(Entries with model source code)
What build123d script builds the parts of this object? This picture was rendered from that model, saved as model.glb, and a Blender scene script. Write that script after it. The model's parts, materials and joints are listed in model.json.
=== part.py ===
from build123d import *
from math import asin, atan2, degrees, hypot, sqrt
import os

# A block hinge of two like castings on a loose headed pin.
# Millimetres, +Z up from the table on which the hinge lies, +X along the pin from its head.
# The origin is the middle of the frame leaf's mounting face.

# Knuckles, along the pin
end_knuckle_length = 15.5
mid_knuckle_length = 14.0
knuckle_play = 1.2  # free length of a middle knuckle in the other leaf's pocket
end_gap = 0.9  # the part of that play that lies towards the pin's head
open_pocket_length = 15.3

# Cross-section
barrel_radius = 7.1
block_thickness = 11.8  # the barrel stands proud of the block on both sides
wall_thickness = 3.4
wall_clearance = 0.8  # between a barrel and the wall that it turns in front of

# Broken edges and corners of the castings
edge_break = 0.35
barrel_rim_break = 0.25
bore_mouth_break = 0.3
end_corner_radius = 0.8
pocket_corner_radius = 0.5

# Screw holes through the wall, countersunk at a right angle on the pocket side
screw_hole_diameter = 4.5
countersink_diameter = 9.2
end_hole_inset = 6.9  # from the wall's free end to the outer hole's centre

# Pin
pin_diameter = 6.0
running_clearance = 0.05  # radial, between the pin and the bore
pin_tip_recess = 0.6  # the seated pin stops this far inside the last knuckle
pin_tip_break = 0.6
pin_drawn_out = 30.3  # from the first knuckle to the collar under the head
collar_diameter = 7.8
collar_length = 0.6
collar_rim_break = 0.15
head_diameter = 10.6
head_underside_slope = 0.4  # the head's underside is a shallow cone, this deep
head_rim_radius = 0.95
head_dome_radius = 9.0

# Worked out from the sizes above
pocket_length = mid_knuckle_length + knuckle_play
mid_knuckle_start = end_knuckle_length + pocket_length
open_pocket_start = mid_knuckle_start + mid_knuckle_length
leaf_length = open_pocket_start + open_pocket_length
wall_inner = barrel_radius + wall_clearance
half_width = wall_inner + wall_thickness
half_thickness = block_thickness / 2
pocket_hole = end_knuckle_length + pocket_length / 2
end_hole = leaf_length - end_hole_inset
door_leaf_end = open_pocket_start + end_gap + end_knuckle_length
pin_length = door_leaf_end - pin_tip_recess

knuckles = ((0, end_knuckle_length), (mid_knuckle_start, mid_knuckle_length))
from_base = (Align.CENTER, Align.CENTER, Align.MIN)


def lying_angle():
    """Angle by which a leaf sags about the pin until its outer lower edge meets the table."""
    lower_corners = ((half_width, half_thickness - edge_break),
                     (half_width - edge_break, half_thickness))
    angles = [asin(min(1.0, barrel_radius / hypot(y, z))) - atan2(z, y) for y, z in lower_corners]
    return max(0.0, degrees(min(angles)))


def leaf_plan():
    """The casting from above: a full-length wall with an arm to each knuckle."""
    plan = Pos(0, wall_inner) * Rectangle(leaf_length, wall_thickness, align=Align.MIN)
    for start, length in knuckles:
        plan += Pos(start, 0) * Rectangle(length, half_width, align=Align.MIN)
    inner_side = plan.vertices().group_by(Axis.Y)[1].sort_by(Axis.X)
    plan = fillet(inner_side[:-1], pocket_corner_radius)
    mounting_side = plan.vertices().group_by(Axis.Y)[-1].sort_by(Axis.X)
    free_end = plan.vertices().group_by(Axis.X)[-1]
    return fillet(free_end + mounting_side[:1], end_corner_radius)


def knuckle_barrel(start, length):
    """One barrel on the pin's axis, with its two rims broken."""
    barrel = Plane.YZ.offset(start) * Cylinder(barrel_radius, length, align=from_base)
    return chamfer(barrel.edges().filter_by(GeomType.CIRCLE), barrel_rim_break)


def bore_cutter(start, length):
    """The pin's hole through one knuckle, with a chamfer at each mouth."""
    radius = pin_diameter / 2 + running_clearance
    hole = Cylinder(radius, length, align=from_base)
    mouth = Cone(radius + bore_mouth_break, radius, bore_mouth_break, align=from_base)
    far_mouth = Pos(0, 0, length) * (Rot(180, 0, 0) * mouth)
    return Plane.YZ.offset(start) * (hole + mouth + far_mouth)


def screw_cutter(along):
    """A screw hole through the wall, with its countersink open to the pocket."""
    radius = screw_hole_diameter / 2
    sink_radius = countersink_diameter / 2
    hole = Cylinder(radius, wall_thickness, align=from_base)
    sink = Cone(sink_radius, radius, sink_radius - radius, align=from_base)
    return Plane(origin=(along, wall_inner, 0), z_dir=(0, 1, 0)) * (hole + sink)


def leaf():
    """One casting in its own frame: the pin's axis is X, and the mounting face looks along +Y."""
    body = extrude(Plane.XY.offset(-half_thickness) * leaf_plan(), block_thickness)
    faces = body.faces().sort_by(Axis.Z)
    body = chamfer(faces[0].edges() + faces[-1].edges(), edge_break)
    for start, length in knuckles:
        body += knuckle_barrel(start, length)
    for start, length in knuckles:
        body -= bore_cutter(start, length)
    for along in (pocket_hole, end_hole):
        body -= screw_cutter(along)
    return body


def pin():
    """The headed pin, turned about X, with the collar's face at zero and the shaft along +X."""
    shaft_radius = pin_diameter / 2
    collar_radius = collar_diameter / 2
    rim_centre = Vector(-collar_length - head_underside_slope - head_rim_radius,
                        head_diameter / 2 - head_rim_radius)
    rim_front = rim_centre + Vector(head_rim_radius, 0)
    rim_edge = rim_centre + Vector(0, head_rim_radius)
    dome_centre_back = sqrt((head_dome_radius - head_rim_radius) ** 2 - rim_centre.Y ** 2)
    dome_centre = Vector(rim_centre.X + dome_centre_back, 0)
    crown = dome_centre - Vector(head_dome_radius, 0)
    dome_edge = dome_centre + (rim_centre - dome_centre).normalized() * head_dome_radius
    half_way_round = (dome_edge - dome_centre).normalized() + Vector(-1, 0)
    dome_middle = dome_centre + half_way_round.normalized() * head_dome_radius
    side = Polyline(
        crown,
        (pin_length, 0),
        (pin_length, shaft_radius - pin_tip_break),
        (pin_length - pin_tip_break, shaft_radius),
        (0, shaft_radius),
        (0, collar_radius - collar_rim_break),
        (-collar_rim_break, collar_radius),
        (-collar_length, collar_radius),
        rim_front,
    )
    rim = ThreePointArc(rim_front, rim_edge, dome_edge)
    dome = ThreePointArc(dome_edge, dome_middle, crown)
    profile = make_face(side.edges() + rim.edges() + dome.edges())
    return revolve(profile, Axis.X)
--
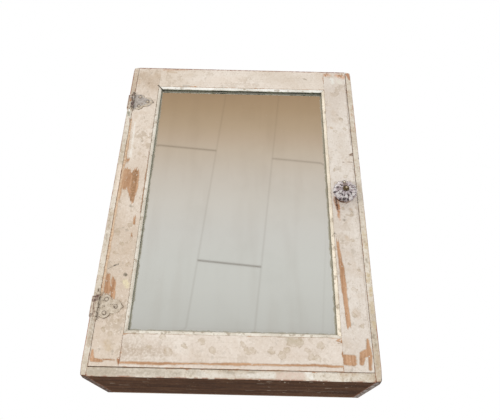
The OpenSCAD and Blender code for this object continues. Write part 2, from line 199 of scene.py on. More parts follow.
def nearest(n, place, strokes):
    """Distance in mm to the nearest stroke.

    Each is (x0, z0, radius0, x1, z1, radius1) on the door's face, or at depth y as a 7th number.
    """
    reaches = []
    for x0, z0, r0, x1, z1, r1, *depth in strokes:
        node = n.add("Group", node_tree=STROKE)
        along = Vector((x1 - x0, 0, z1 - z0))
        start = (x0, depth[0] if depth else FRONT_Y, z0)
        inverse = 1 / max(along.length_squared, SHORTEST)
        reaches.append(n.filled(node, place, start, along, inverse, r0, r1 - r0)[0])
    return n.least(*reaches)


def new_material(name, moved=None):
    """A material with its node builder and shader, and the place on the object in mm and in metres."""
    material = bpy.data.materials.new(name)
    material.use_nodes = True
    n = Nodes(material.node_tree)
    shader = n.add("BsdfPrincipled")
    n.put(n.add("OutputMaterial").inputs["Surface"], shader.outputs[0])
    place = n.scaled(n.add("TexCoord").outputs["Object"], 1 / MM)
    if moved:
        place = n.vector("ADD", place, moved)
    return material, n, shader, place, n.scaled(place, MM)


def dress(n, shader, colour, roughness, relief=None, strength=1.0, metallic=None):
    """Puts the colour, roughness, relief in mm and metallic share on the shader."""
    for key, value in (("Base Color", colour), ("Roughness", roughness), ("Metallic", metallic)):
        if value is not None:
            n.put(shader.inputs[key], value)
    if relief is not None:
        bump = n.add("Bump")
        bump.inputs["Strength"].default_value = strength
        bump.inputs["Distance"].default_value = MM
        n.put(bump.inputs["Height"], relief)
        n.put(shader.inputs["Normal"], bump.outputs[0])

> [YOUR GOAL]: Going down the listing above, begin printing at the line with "The OpenSCAD and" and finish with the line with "the nearest stroke.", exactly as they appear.

> [EXERCISE OUTPUT]:
The OpenSCAD and Blender code for this object continues. Write part 2, from line 199 of scene.py on. More parts follow.
def nearest(n, place, strokes):
    """Distance in mm to the nearest stroke.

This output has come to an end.